Un recente intervento della Cassazione (Cass. Civ. ordinanza n. 9997/20) ha chiarito le conseguenze giuridiche dei danni fisici patiti in un ristorante dall’avventore.

La vicenda

L’intervento giurisprudenziale richiamato trae origine da un giudizio civile in cui una bambina, all’interno di un ristorante, subiva ustioni dopo essere stata colpita da una pizza rovente caduta dal vassoio di un cameriere. I genitori avevano così intentato una causa contro i gestori del locale e, all’esito del giudizio di primo grado, il Tribunale dava ragione a questi ultimi, avendo la dinamica degli eventi integrato il cd. caso fortuito. Nel giudizio di appello, invece, la Corte riteneva provata la responsabilità dei ristoratori, non avendo gli stessi adottato le cautele opportune. La Cassazione ribaltava nuovamente la decisione e, rinviando alla Corte di Appello di per una nuova statuizione sul punto, forniva un importante inquadramento sistematico della casistica in esame.

Il contratto atipico di ristorazione

La questione giuridica essenziale emersa nel caso de quo, alla quale la Suprema Corte ha posto risoluzione, concerneva la natura della responsabilità del ristoratore per l’incolumità degli avventori. Ci si chiedeva, pertanto, se si trattasse di responsabilità contrattuale o extracontrattuale ai sensi dell’art. 2043 c.c.

Come noto, una conclusione in un senso piuttosto che nell’altro è pregna di conseguenze giuridiche: differisce infatti il regime della prescrizione – 5 anni nella responsabilità da fatto illecito e 10 in quella contrattuale – e l’onere probatorio è maggiormente stringente in tema di responsabilità extracontrattuale.

Il ricorso per Cassazione assumeva che la Corte di Appello di Roma avrebbe dovuto qualificare la domanda attorea come domanda extracontrattuale ex art. 2043 c.c. Infatti, secondo quanto riferito dal ristoratore ricorrente, il contratto di ristorazione avrebbe a oggetto unicamente la fornitura, da parte del ristoratore, delle pietanze e delle bevande, con la conseguenza che l’infortunio occorso a un cliente durante il periodo in cui si trattiene nel ristorante non rientrerebbe nelle obbligazioni sorte con il contratto stipulato tra ristoratore ed avventore (contratto stipulato, evidentemente, per facta concludentia).

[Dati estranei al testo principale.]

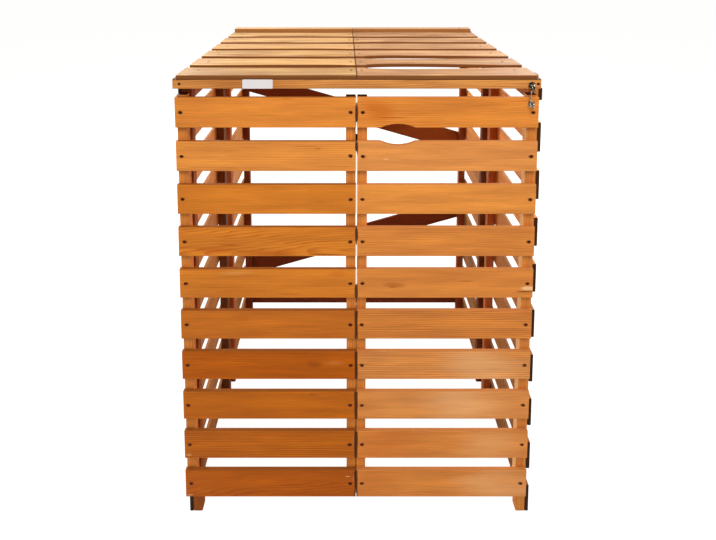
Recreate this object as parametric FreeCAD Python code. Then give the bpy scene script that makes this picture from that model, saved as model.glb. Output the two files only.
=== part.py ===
import FreeCAD, Part
import math
import os

# Wheelie bin store: a slatted timber box with an open back, two lifting lids
# and a two-leaf folding door. Millimetres, +Z up, front towards -Y.
# The parts are laid out from the front face of the doors, then all are moved
# back together so that the origin is on the ground under the middle.

V = FreeCAD.Vector
X_AXIS = V(1, 0, 0)
Y_AXIS = V(0, 1, 0)
Z_AXIS = V(0, 0, 1)

# Timber sections
slat_width = 88.0            # every slat is cut from the same board
slat_thickness = 11.0
batten = 28.0                # square framing timber
arris = 2.0                  # rounding of slat edges
batten_arris = 2.5           # rounding of framing edges

# Body
clear_width = 979.0          # between the posts, for two 480 mm bins
body_depth = 800.0           # side slats of two panels, front to rear
body_height = 1389.0         # top of the front posts
side_slat_count = 9
side_drop = 38.0             # top of the side panels below the front posts
narrow_slat = 36.0           # slat that closes each side panel at the top
narrow_gap = 67.0            # under the narrow slat
panel_gap = 1.0              # between the two panels of a side
panel_inset = 32.0           # panel joint to a middle batten

# Front: header rail and folding doors
front_shift = -11.0          # the whole front sits this far to the left
header_gap = 24.4            # daylight between header and door slats
door_ground_gap = 102.0      # daylight under the lowest door slat
door_slat_count = 10
seam_gap = 2.0               # between the slats of the two leaves
stile_inset = 1.5            # slat ends stand past the stiles
stile_rise = 3.0             # stiles stand past the top and bottom slats
door_back_gap = 3.2          # room for the folded hinge plates

# Finger grip between the two top slats of the right leaf
grip_width = 103.0
grip_depth = 12.0            # bite into each of the two slats
grip_from_seam = 116.5       # seam edge of the leaf to the grip's middle

# Lids
lid_slat_count = 6
lid_seam_gap = 1.5
lid_overhang = 2.0           # in front of the header
lid_rest_gap = 0.3           # lid slats over the header
lid_rear_space = 110.7       # rear posts stand this far behind the lids
lid_rail_gap = 22.0          # last slat to the raised rear rail
lid_rail_depth = 40.0
lid_rail_height = 23.5
lid_inner_inset = 0.5        # seam edge of a lid to its inner batten
lid_side_clearance = 3.0     # outer batten to the post
lid_batten_start = 5.0       # battens start behind the header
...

La Corte di Cassazione ha così chiarito la vera portata applicativa del contratto di ristorazione: chi accede in un ristorante stipula infatti un contratto che, tra gli altri obblighi per il ristoratore, presuppone quello di dare ricetto e ospitalità all’avventore. In assenza di questo profilo, invero, non si dovrebbe parlare di contratto di ristorazione ma di semplice compravendita di cibi preparati o da preparare.

Il vincolo contrattuale gestore-avventore è quindi più articolato rispetto alla semplice somministrazione dei cibi, imponendo al primo anche obblighi di adottare tutte le cautele funzionali a preservare l’incolumità del cliente (oneri qualificabili alla stregua di effetti naturali del contratto ex art. 1374 c.c.). Va da sé che, l’inosservanza di tale profilo, comporta de facto il mancato assolvimento ad obblighi di natura contrattuale, con conseguente inadempimento.

Conclusioni

In conclusione, nel contratto di ristorazione il creditore della prestazione “affida” la propria persona alla controparte e, con ciò, sorge a carico di quest’ultima l’obbligo contrattuale di garantire l’incolumità dell’avventore. Tale contesto, ispirato a dettami di matrice costituzionale (art. 32 Cost., applicabile in tutti i contratti in cui una delle parti affidi la propria persona all’altra), secondo l’intervento giurisprudenziale richiamato integra a carico del ristoratore una responsabilità di natura contrattuale, con tutte le conseguenze di legge.